*** Information given

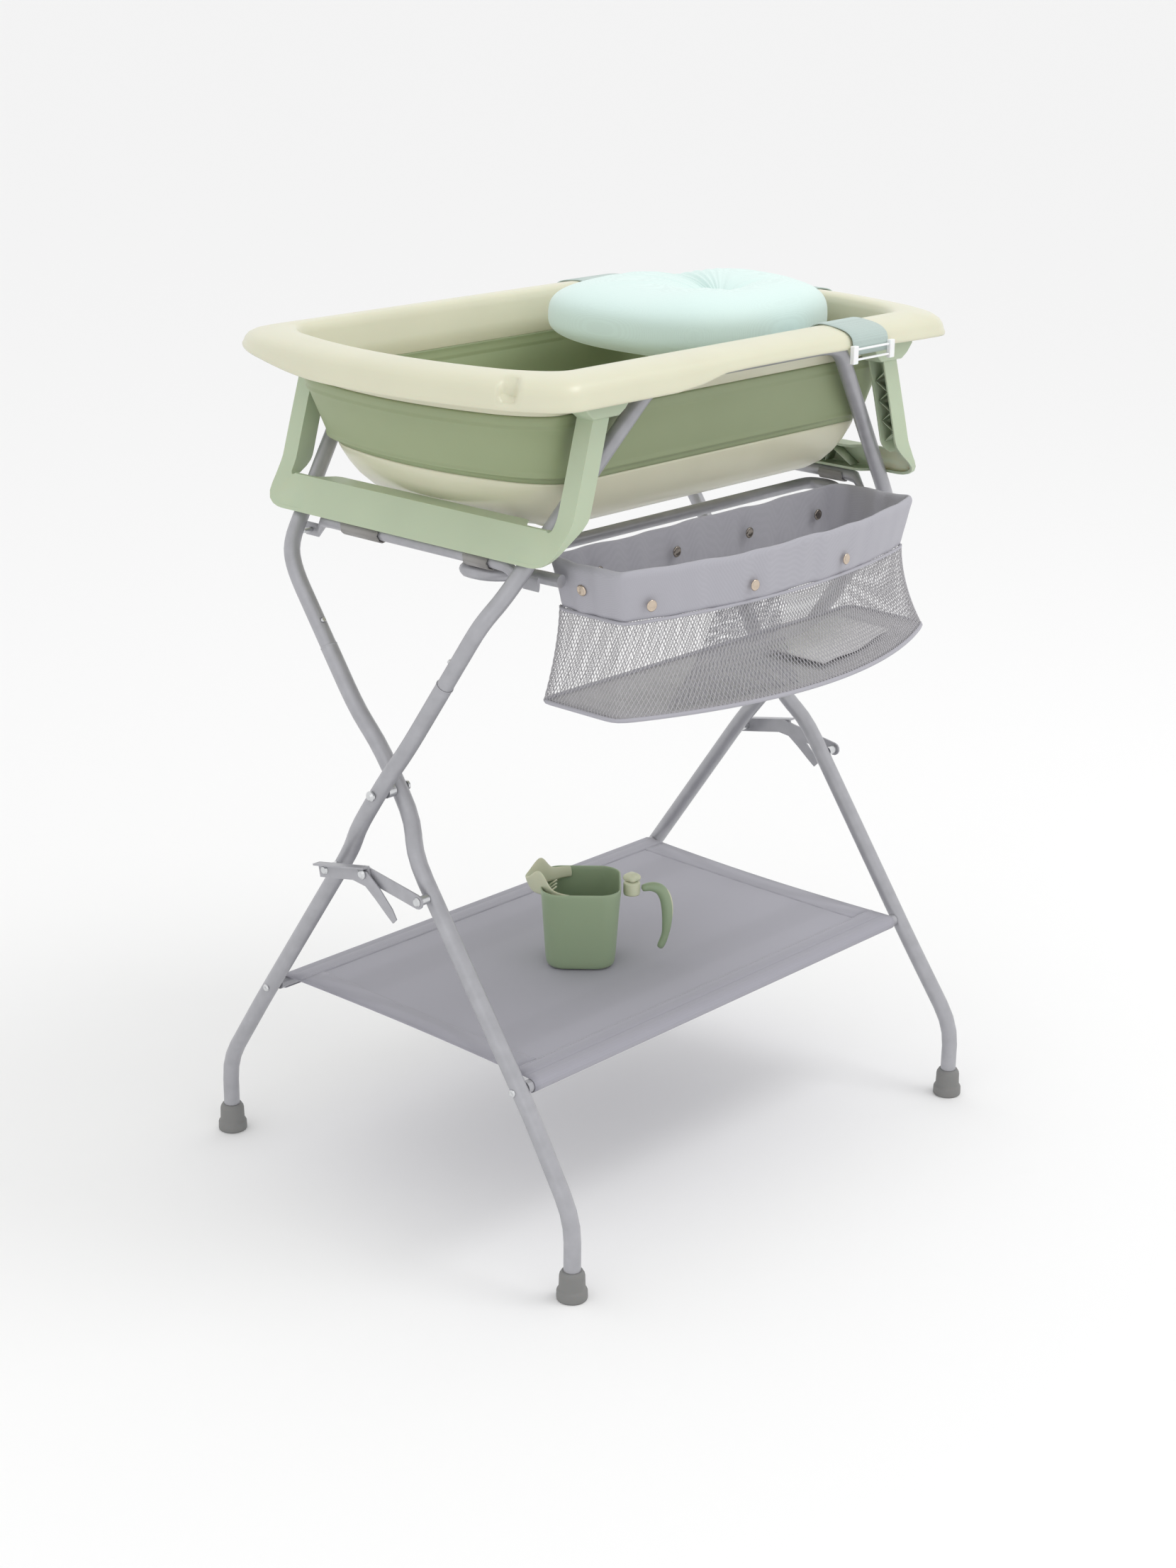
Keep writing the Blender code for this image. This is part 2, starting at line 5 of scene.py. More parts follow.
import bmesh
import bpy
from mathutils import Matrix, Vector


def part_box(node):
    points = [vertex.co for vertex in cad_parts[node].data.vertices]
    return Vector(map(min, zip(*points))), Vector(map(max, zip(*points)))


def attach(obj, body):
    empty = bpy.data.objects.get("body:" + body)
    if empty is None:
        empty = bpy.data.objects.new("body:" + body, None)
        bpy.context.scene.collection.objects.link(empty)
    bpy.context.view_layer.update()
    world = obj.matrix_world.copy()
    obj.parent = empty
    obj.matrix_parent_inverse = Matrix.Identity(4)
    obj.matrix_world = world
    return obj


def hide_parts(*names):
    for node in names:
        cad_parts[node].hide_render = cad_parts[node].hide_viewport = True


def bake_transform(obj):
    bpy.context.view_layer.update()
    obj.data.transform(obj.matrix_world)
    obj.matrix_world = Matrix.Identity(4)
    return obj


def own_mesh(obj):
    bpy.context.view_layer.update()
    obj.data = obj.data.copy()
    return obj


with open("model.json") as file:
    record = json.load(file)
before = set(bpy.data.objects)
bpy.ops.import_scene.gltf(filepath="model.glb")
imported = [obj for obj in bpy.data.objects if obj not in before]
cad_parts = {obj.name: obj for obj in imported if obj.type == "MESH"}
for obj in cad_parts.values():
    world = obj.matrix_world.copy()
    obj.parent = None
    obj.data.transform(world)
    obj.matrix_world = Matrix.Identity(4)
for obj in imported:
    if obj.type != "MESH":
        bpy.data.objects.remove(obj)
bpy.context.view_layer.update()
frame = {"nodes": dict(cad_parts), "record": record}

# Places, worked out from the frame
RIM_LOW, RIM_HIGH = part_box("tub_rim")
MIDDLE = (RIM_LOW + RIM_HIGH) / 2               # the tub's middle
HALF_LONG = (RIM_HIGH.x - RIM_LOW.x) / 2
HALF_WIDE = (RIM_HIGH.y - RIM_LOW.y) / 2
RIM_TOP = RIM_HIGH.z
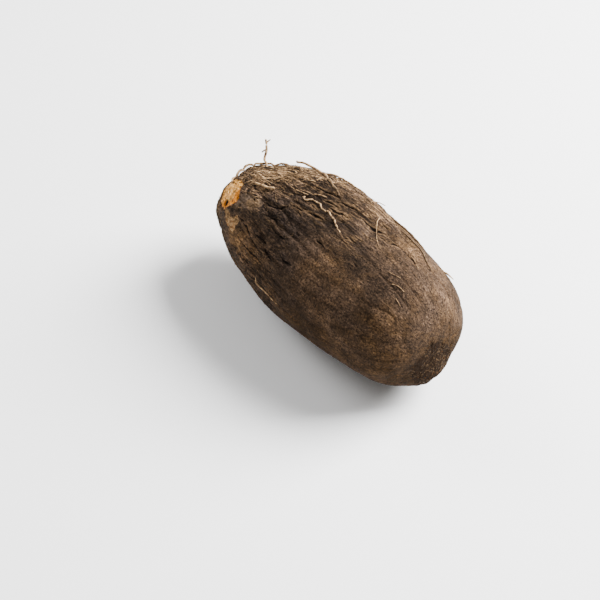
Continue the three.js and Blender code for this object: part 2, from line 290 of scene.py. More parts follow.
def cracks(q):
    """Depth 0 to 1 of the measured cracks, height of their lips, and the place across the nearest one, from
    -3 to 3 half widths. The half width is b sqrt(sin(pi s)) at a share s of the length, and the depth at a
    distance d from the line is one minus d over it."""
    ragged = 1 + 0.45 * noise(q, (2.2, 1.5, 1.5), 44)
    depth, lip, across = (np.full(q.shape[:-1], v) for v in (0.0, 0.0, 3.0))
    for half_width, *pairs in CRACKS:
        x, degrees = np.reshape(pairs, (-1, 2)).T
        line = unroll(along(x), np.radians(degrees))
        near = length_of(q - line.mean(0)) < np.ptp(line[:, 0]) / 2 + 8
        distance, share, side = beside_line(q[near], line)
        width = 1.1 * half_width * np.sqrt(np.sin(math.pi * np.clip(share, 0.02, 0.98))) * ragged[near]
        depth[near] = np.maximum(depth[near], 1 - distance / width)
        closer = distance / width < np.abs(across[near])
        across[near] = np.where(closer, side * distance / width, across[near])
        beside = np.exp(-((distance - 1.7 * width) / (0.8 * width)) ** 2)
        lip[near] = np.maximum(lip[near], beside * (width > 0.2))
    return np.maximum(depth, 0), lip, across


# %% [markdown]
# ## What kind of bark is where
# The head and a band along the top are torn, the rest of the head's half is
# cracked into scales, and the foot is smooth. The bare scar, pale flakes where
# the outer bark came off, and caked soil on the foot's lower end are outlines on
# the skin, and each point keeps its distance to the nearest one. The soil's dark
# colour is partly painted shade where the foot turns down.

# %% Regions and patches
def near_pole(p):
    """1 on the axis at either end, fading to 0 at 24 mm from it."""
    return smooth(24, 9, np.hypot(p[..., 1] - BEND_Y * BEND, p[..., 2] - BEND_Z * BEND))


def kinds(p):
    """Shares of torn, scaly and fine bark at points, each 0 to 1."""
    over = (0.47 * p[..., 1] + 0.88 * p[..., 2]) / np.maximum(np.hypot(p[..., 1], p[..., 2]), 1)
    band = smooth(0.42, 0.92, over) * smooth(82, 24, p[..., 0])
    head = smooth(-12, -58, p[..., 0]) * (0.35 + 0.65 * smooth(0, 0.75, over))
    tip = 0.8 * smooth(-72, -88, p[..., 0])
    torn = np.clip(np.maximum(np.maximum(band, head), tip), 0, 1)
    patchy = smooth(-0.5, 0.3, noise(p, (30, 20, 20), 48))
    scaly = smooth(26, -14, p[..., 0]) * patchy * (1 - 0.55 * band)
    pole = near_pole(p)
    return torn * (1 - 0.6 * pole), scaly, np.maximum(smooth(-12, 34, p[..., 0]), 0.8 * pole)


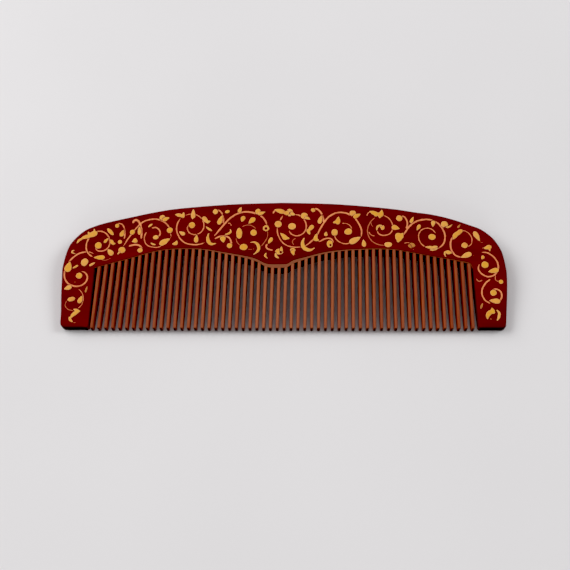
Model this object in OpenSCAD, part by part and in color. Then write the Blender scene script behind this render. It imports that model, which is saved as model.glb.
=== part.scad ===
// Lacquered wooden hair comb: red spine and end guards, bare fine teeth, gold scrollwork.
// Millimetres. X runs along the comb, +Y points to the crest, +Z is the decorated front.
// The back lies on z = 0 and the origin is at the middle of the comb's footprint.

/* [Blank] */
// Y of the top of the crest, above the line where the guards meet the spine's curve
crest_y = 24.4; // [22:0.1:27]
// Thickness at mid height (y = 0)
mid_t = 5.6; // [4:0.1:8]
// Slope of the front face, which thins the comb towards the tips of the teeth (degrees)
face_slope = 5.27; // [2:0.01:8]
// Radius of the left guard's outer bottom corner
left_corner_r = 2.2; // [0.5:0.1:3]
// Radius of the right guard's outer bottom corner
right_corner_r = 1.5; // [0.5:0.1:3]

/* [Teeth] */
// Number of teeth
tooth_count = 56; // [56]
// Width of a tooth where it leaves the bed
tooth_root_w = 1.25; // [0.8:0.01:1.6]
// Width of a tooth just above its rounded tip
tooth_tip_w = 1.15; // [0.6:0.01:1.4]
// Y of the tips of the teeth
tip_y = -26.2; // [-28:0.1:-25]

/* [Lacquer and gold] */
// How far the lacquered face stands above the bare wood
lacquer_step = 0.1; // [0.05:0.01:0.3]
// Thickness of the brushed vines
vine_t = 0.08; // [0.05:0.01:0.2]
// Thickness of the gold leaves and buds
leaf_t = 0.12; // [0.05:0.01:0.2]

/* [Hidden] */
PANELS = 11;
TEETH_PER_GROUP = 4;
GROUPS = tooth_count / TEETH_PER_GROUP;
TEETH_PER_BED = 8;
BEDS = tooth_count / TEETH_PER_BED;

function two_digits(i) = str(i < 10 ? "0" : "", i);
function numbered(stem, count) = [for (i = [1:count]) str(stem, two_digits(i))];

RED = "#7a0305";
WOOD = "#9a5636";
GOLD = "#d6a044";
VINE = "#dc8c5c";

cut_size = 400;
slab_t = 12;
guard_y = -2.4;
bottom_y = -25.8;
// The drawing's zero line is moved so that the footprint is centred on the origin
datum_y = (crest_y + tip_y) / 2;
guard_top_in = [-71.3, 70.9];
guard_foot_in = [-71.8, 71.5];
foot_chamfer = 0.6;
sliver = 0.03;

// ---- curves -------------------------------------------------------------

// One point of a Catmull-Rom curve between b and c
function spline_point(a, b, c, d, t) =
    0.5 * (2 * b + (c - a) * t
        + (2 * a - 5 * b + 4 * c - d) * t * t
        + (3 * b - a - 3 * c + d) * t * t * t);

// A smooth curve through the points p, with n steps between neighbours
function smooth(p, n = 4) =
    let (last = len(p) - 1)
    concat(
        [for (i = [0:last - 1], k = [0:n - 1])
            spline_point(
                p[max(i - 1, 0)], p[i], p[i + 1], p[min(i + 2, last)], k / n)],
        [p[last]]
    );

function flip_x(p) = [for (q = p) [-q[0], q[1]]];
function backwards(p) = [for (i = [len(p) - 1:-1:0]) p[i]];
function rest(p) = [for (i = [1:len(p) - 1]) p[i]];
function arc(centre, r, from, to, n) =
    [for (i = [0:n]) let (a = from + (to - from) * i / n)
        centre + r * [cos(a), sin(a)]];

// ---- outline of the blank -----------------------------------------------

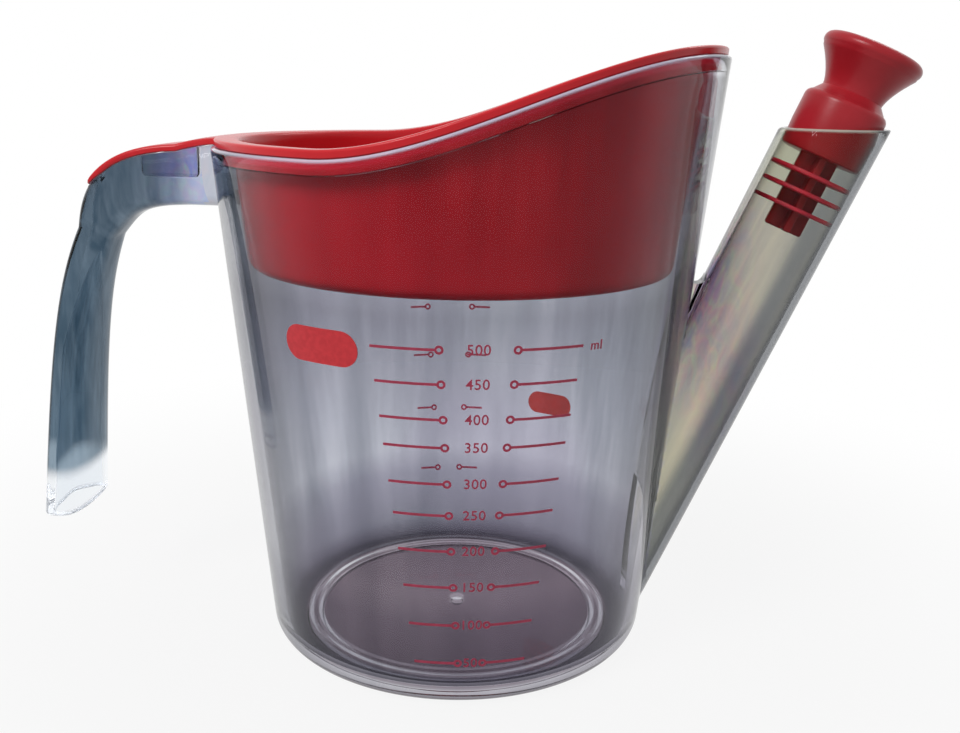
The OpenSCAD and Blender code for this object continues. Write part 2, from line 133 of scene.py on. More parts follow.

******

§ Requirements:
Give again only the lines from the one bearing "Continue the three.js" through the one bearing "return smooth(24, 9, np.hypot(p[..., 1]", exactly as they stand.

§ Response to this exercise:
Continue the three.js and Blender code for this object: part 2, from line 290 of scene.py. More parts follow.
def cracks(q):
    """Depth 0 to 1 of the measured cracks, height of their lips, and the place across the nearest one, from
    -3 to 3 half widths. The half width is b sqrt(sin(pi s)) at a share s of the length, and the depth at a
    distance d from the line is one minus d over it."""
    ragged = 1 + 0.45 * noise(q, (2.2, 1.5, 1.5), 44)
    depth, lip, across = (np.full(q.shape[:-1], v) for v in (0.0, 0.0, 3.0))
    for half_width, *pairs in CRACKS:
        x, degrees = np.reshape(pairs, (-1, 2)).T
        line = unroll(along(x), np.radians(degrees))
        near = length_of(q - line.mean(0)) < np.ptp(line[:, 0]) / 2 + 8
        distance, share, side = beside_line(q[near], line)
        width = 1.1 * half_width * np.sqrt(np.sin(math.pi * np.clip(share, 0.02, 0.98))) * ragged[near]
        depth[near] = np.maximum(depth[near], 1 - distance / width)
        closer = distance / width < np.abs(across[near])
        across[near] = np.where(closer, side * distance / width, across[near])
        beside = np.exp(-((distance - 1.7 * width) / (0.8 * width)) ** 2)
        lip[near] = np.maximum(lip[near], beside * (width > 0.2))
    return np.maximum(depth, 0), lip, across


# %% [markdown]
# ## What kind of bark is where
# The head and a band along the top are torn, the rest of the head's half is
# cracked into scales, and the foot is smooth. The bare scar, pale flakes where
# the outer bark came off, and caked soil on the foot's lower end are outlines on
# the skin, and each point keeps its distance to the nearest one. The soil's dark
# colour is partly painted shade where the foot turns down.

# %% Regions and patches
def near_pole(p):
    """1 on the axis at either end, fading to 0 at 24 mm from it."""
    return smooth(24, 9, np.hypot(p[..., 1] - BEND_Y * BEND, p[..., 2] - BEND_Z * BEND))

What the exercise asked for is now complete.